While he’s most famously known as the leader of India’s independence movement, Mohandas Gandhi (later to be known as Mahatma, or “great soul”) actually began his career in political activism far away in South Africa, where he lived for over two decades.
As a 23-year-old, Gandhi moved to Durban, South Africa in 1893 to work as a lawyer. Once in Durban, Gandhi quickly experienced systematic discrimination, being regularly ejected from stagecoaches, trains, and an assortment of public places because of his skin color and ethnicity. Devising a method to overcome these persecutions led the future “father of India” to develop his now renowned philosophy of nonviolent protest, known as Satyagraha, which means “holding on to truth” or “devotion to truth” in Sanskrit.

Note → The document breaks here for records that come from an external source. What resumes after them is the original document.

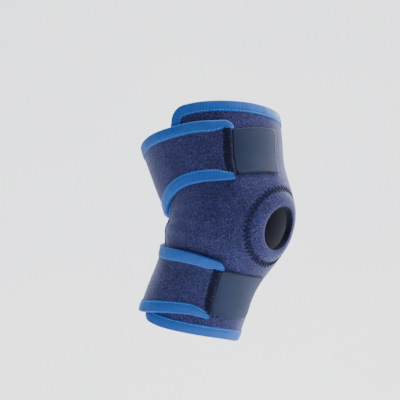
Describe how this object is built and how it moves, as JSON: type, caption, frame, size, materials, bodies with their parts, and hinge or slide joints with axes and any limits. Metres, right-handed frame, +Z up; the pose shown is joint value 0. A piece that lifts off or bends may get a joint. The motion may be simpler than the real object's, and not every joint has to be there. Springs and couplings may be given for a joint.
{
  "type": "knee brace",
  "caption": "Wrap-round open-patella knee brace: contoured soft panel with a kneecap hole, bound edges and two rear straps closed by hook tabs.",
  "frame": {"origin": "middle of the knee, on the axis the knee bends about, inside the hollow for the leg", "axes": "+Z up along the standing brace, -Y the front (kneecap side), -X the outer side of a right leg, +X the inner side"},
  "size_m": [0.1395, 0.1661, 0.2324],
  "materials": {
    "neoprene_fabric": "heathered navy brushed loop knit laminated to neoprene foam",
    "lining_fabric": "dark navy smooth jersey lining over foam",
    "edge_binding": "azure elastic edge binding tape, folded and topstitched",
    "dark_thread": "dark navy polyester sewing thread, zigzag",
    "tab_backing": "smooth matt slate-navy moulded tab with a fine cross grain",
    "hook_field": "moulded hooks"
  },
  "bodies": {
    "thigh": {"thigh_panel": "neoprene_fabric", "knee_panel": "neoprene_fabric", "patella_buttress": "lining_fabric", "patella_stitching": "dark_thread", "upper_wing": "neoprene_fabric", "upper_wing_seam": "dark_thread", "thigh_edge_binding": "edge_binding", "knee_outer_binding": "edge_binding", "knee_inner_binding": "edge_binding", "upper_popliteal_binding": "edge_binding"},
    "calf": {"calf_panel": "neoprene_fabric", "lower_wing": "neoprene_fabric", "lower_wing_seam": "dark_thread", "calf_edge_binding": "edge_binding", "lower_popliteal_binding": "edge_binding"},
    "upper_strap": {"upper_strap": "neoprene_fabric", "upper_strap_top_binding": "edge_binding", "upper_strap_foot_binding": "edge_binding", "upper_tab_stitching": "dark_thread", "upper_tab_tongue": "tab_backing"},
    "upper_tab": {"upper_tab": "tab_backing", "upper_tab_hooks": "hook_field"},
    "lower_strap": {"lower_strap": "neoprene_fabric", "lower_strap_top_binding": "edge_binding", "lower_strap_foot_binding": "edge_binding", "lower_tab_stitching": "dark_thread", "lower_tab_tongue": "tab_backing"},
    "lower_tab": {"lower_tab": "tab_backing", "lower_tab_hooks": "hook_field"}
  },
  "joints": [
    {"name": "knee_flex", "type": "hinge", "parent": "thigh", "child": "calf", "pos_m": [0, 0, 0], "axis": [1, 0, 0], "range_deg": [-40, 12], "stiffness_Nm_per_rad": 1.2, "deforming": ["knee_panel", "patella_buttress", "patella_stitching", "knee_outer_binding", "knee_inner_binding"]},
    {"name": "upper_strap_open", "type": "hinge", "parent": "thigh", "child": "upper_strap", "pos_m": [-0.02751, 0.07245, 0.03489], "axis": [0.0362, -0.3927, -0.919], "range_deg": [0, 50]},
    {"name": "upper_tab_peel", "type": "hinge", "parent": "upper_strap", "child": "upper_tab", "pos_m": [-0.04305, -0.04211, 0.05816], "axis": [-0.0165, -0.1375, -0.9904], "range_deg": [0, 70]},
    {"name": "lower_strap_open", "type": "hinge", "parent": "calf", "child": "lower_strap", "pos_m": [-0.02306, 0.07844, -0.05526], "axis": [0.0108, 0.4201, -0.9074], "range_deg": [0, 50]},
    {"name": "lower_tab_peel", "type": "hinge", "parent": "lower_strap", "child": "lower_tab", "pos_m": [-0.03412, -0.01295, -0.07661], "axis": [0.1622, 0.4311, -0.8876], "range_deg": [0, 70]}
  ]
}
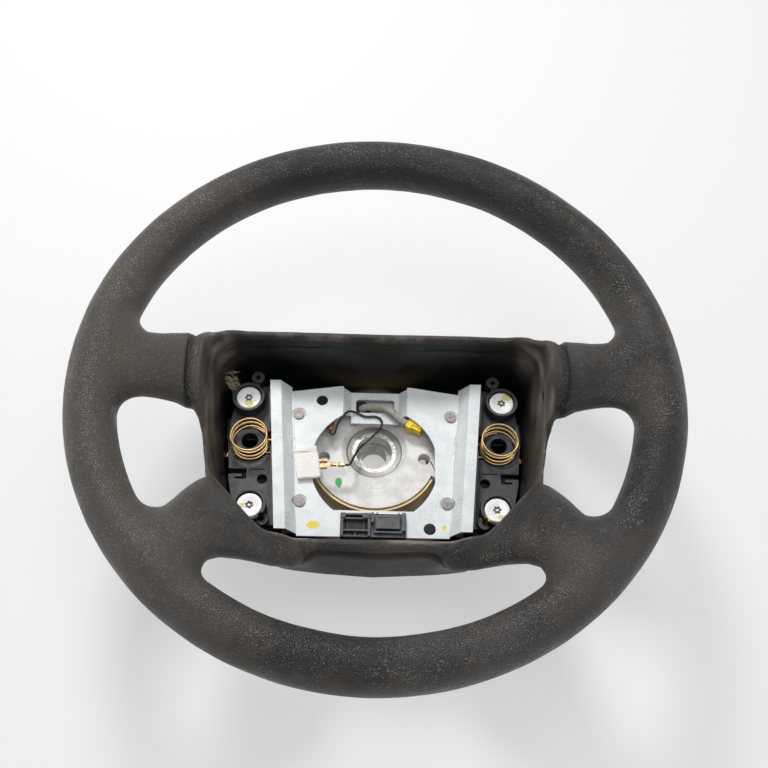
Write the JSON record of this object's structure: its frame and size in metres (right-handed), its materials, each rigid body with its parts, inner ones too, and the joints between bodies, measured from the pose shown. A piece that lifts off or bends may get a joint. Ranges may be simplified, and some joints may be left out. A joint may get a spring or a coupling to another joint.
{
  "type": "car steering wheel",
  "caption": "Four-spoke car steering wheel with foam rim and hub bowl, cast hub, sheet bracket, horn springs and wiring, airbag taken out.",
  "frame": {"origin": "on the steering shaft's axis at the back of the hub pot", "axes": "+Z along the shaft towards the driver, +Y to twelve o'clock, +X to the driver's right"},
  "size_m": [0.38, 0.38, 0.15],
  "materials": {
    "foam": "grained soft skin, worn and dusty",
    "cast": "as cast, pale and matte",
    "passivated": "yellow passivated",
    "bush_steel": "machined",
    "bracket": "light grey paint with grit",
    "copper": "bare copper",
    "carrier": "glass-filled, matte",
    "zinc": "bright zinc",
    "spring": "yellow passivated wire",
    "black_plastic": "moulded",
    "wire_skin": "smooth insulation",
    "terminal": "rolled sheet",
    "wrap": "white wrap",
    "sleeve": "woven sleeve",
    "plug": "yellow moulded"
  },
  "bodies": {
    "wheel": {"foam_cover": "foam", "rim_skeleton": "cast", "armature": "cast", "bracket_pillars": "cast", "hub_pot": "passivated", "hub_bush": "bush_steel", "bracket_plate": "bracket", "bracket_rivets": "copper", "left_carrier": "carrier", "right_carrier": "carrier", "carrier_screws": "zinc", "left_pin_bush": "black_plastic", "right_pin_bush": "black_plastic", "left_connector": "black_plastic", "right_connector": "black_plastic", "horn_contact": "copper", "horn_wire": "wire_skin", "horn_terminal": "terminal", "terminal_wrap": "wrap", "lead_grommet": "black_plastic", "lead_sleeve": "sleeve", "airbag_plug": "plug"},
    "left_spring": {"left_horn_spring": "spring"},
    "right_spring": {"right_horn_spring": "spring"},
    "left_clip": {"left_pin_clip": "spring"},
    "right_clip": {"right_pin_clip": "spring"}
  },
  "joints": [
    {"name": "left_spring_press", "type": "slide", "parent": "wheel", "child": "left_spring", "axis": [0, 0, -1], "range_m": [0, 0.008], "stiffness_N_per_m": 1500, "deforming": ["left_horn_spring"]},
    {"name": "right_spring_press", "type": "slide", "parent": "wheel", "child": "right_spring", "axis": [0, 0, -1], "range_m": [0, 0.008], "stiffness_N_per_m": 1500, "deforming": ["right_horn_spring"]},
    {"name": "left_clip_push", "type": "slide", "parent": "wheel", "child": "left_clip", "axis": [0, 1, 0], "range_m": [0, 0.003], "stiffness_N_per_m": 1500},
    {"name": "right_clip_push", "type": "slide", "parent": "wheel", "child": "right_clip", "axis": [0, 1, 0], "range_m": [0, 0.003], "stiffness_N_per_m": 1500}
  ]
}
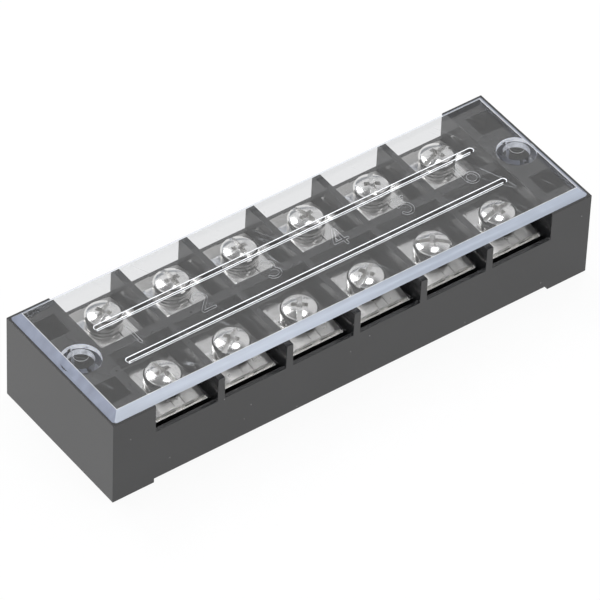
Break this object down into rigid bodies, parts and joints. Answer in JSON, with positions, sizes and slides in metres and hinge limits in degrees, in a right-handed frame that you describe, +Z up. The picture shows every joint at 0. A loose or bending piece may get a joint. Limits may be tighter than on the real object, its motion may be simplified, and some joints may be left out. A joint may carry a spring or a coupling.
{
  "type": "barrier terminal strip",
  "caption": "Two-row barrier terminal strip: black moulded body with walled screw terminals, clamp plates, link bars and a clear plug-on cover.",
  "frame": {"origin": "middle of the underside, in the plane of the two feet", "axes": "+X along the strip towards way 6, +Y from the front row to the back row, +Z up to the cover"},
  "size_m": [0.1174, 0.0368, 0.0225],
  "materials": {
    "black_moulding": "smooth satin moulding",
    "clear_moulding": "clear, polished",
    "plated_brass": "nickel plated",
    "plated_steel": "bright nickel plated"
  },
  "bodies": {
    "housing": {"body": "black_moulding", "link_bar_1": "plated_brass", "link_bar_2": "plated_brass", "link_bar_3": "plated_brass", "link_bar_4": "plated_brass", "link_bar_5": "plated_brass", "link_bar_6": "plated_brass"},
    "cover": {"cover": "clear_moulding"},
    "clamp_front_1": {"clamp_plate_front_1": "plated_steel", "lock_washer_front_1": "plated_steel"},
    "screw_front_1": {"screw_front_1": "plated_steel"},
    "clamp_front_2": {"clamp_plate_front_2": "plated_steel", "lock_washer_front_2": "plated_steel"},
    "screw_front_2": {"screw_front_2": "plated_steel"},
    "clamp_front_3": {"clamp_plate_front_3": "plated_steel", "lock_washer_front_3": "plated_steel"},
    "screw_front_3": {"screw_front_3": "plated_steel"},
    "clamp_front_4": {"clamp_plate_front_4": "plated_steel", "lock_washer_front_4": "plated_steel"},
    "screw_front_4": {"screw_front_4": "plated_steel"},
    "clamp_front_5": {"clamp_plate_front_5": "plated_steel", "lock_washer_front_5": "plated_steel"},
    "screw_front_5": {"screw_front_5": "plated_steel"},
    "clamp_front_6": {"clamp_plate_front_6": "plated_steel", "lock_washer_front_6": "plated_steel"},
    "screw_front_6": {"screw_front_6": "plated_steel"},
    "clamp_back_1": {"clamp_plate_back_1": "plated_steel", "lock_washer_back_1": "plated_steel"},
    "screw_back_1": {"screw_back_1": "plated_steel"},
    "clamp_back_2": {"clamp_plate_back_2": "plated_steel", "lock_washer_back_2": "plated_steel"},
    "screw_back_2": {"screw_back_2": "plated_steel"},
    "clamp_back_3": {"clamp_plate_back_3": "plated_steel", "lock_washer_back_3": "plated_steel"},
    "screw_back_3": {"screw_back_3": "plated_steel"},
    "clamp_back_4": {"clamp_plate_back_4": "plated_steel", "lock_washer_back_4": "plated_steel"},
    "screw_back_4": {"screw_back_4": "plated_steel"},
    "clamp_back_5": {"clamp_plate_back_5": "plated_steel", "lock_washer_back_5": "plated_steel"},
    "screw_back_5": {"screw_back_5": "plated_steel"},
    "clamp_back_6": {"clamp_plate_back_6": "plated_steel", "lock_washer_back_6": "plated_steel"},
    "screw_back_6": {"screw_back_6": "plated_steel"}
  },
  "joints": [
    {"name": "cover_lift", "type": "slide", "parent": "housing", "child": "cover", "axis": [0, 0, 1], "range_m": [0, 0.03]},
    {"name": "clamp_front_1_lift", "type": "slide", "parent": "housing", "child": "clamp_front_1", "axis": [0, 0, 1], "range_m": [0, 0.0014]},
    {"name": "screw_front_1_turn", "type": "hinge", "parent": "clamp_front_1", "child": "screw_front_1", "pos_m": [-0.04125, -0.01015, 0.017], "axis": [0, 0, 1], "range_deg": [0, 720]},
    {"name": "clamp_front_2_lift", "type": "slide", "parent": "housing", "child": "clamp_front_2", "axis": [0, 0, 1], "range_m": [0, 0.0014]},
    {"name": "screw_front_2_turn", "type": "hinge", "parent": "clamp_front_2", "child": "screw_front_2", "pos_m": [-0.02475, -0.01015, 0.017], "axis": [0, 0, 1], "range_deg": [0, 720]},
    {"name": "clamp_front_3_lift", "type": "slide", "parent": "housing", "child": "clamp_front_3", "axis": [0, 0, 1], "range_m": [0, 0.0014]},
    {"name": "screw_front_3_turn", "type": "hinge", "parent": "clamp_front_3", "child": "screw_front_3", "pos_m": [-0.00825, -0.01015, 0.017], "axis": [0, 0, 1], "range_deg": [0, 720]},
    {"name": "clamp_front_4_lift", "type": "slide", "parent": "housing", "child": "clamp_front_4", "axis": [0, 0, 1], "range_m": [0, 0.0014]},
    {"name": "screw_front_4_turn", "type": "hinge", "parent": "clamp_front_4", "child": "screw_front_4", "pos_m": [0.00825, -0.01015, 0.017], "axis": [0, 0, 1], "range_deg": [0, 720]},
    {"name": "clamp_front_5_lift", "type": "slide", "parent": "housing", "child": "clamp_front_5", "axis": [0, 0, 1], "range_m": [0, 0.0014]},
    {"name": "screw_front_5_turn", "type": "hinge", "parent": "clamp_front_5", "child": "screw_front_5", "pos_m": [0.02475, -0.01015, 0.017], "axis": [0, 0, 1], "range_deg": [0, 720]},
    {"name": "clamp_front_6_lift", "type": "slide", "parent": "housing", "child": "clamp_front_6", "axis": [0, 0, 1], "range_m": [0, 0.0014]},
    {"name": "screw_front_6_turn", "type": "hinge", "parent": "clamp_front_6", "child": "screw_front_6", "pos_m": [0.04125, -0.01015, 0.017], "axis": [0, 0, 1], "range_deg": [0, 720]},
    {"name": "clamp_back_1_lift", "type": "slide", "parent": "housing", "child": "clamp_back_1", "axis": [0, 0, 1], "range_m": [0, 0.0014]},
    {"name": "screw_back_1_turn", "type": "hinge", "parent": "clamp_back_1", "child": "screw_back_1", "pos_m": [-0.04125, 0.01015, 0.017], "axis": [0, 0, 1], "range_deg": [0, 720]},
    {"name": "clamp_back_2_lift", "type": "slide", "parent": "housing", "child": "clamp_back_2", "axis": [0, 0, 1], "range_m": [0, 0.0014]},
    {"name": "screw_back_2_turn", "type": "hinge", "parent": "clamp_back_2", "child": "screw_back_2", "pos_m": [-0.02475, 0.01015, 0.017], "axis": [0, 0, 1], "range_deg": [0, 720]},
    {"name": "clamp_back_3_lift", "type": "slide", "parent": "housing", "child": "clamp_back_3", "axis": [0, 0, 1], "range_m": [0, 0.0014]},
    {"name": "screw_back_3_turn", "type": "hinge", "parent": "clamp_back_3", "child": "screw_back_3", "pos_m": [-0.00825, 0.01015, 0.017], "axis": [0, 0, 1], "range_deg": [0, 720]},
    {"name": "clamp_back_4_lift", "type": "slide", "parent": "housing", "child": "clamp_back_4", "axis": [0, 0, 1], "range_m": [0, 0.0014]},
    {"name": "screw_back_4_turn", "type": "hinge", "parent": "clamp_back_4", "child": "screw_back_4", "pos_m": [0.00825, 0.01015, 0.017], "axis": [0, 0, 1], "range_deg": [0, 720]},
    {"name": "clamp_back_5_lift", "type": "slide", "parent": "housing", "child": "clamp_back_5", "axis": [0, 0, 1], "range_m": [0, 0.0014]},
    {"name": "screw_back_5_turn", "type": "hinge", "parent": "clamp_back_5", "child": "screw_back_5", "pos_m": [0.02475, 0.01015, 0.017], "axis": [0, 0, 1], "range_deg": [0, 720]},
    {"name": "clamp_back_6_lift", "type": "slide", "parent": "housing", "child": "clamp_back_6", "axis": [0, 0, 1], "range_m": [0, 0.0014]},
    {"name": "screw_back_6_turn", "type": "hinge", "parent": "clamp_back_6", "child": "screw_back_6", "pos_m": [0.04125, 0.01015, 0.017], "axis": [0, 0, 1], "range_deg": [0, 720]}
  ],
  "couplings": [
    {"joint": "screw_front_1_turn", "follows": "clamp_front_1_lift", "rad_per_m": 8976},
    {"joint": "screw_front_2_turn", "follows": "clamp_front_2_lift", "rad_per_m": 8976},
    {"joint": "screw_front_3_turn", "follows": "clamp_front_3_lift", "rad_per_m": 8976},
    {"joint": "screw_front_4_turn", "follows": "clamp_front_4_lift", "rad_per_m": 8976},
    {"joint": "screw_front_5_turn", "follows": "clamp_front_5_lift", "rad_per_m": 8976},
    {"joint": "screw_front_6_turn", "follows": "clamp_front_6_lift", "rad_per_m": 8976},
    {"joint": "screw_back_1_turn", "follows": "clamp_back_1_lift", "rad_per_m": 8976},
    {"joint": "screw_back_2_turn", "follows": "clamp_back_2_lift", "rad_per_m": 8976},
    {"joint": "screw_back_3_turn", "follows": "clamp_back_3_lift", "rad_per_m": 8976},
    {"joint": "screw_back_4_turn", "follows": "clamp_back_4_lift", "rad_per_m": 8976},
    {"joint": "screw_back_5_turn", "follows": "clamp_back_5_lift", "rad_per_m": 8976},
    {"joint": "screw_back_6_turn", "follows": "clamp_back_6_lift", "rad_per_m": 8976}
  ]
}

In 1904, Gandhi met a German-Jewish architect by the name of Hermann Kallenbach and three years later, Kallenbach designed a home for the two, which would eventually take on the Satyagraha moniker after first being dubbed “The Kraal.” True to his devotion to non-materialism, Gandhi lived in a simple room in the attic of the home, which he occupied from 1908 to 1909.
Gandhi returned to India in 1914 at the age of 46, leaving behind the Satyagraha House, which subsequently changed hands a number of times. The property was purchased in 2009 by a French travel company, which renovated the home and opened it to the public in 2011. It has since been transformed into a seven-bed guest house and museum dedicated to the famed civil rights leader.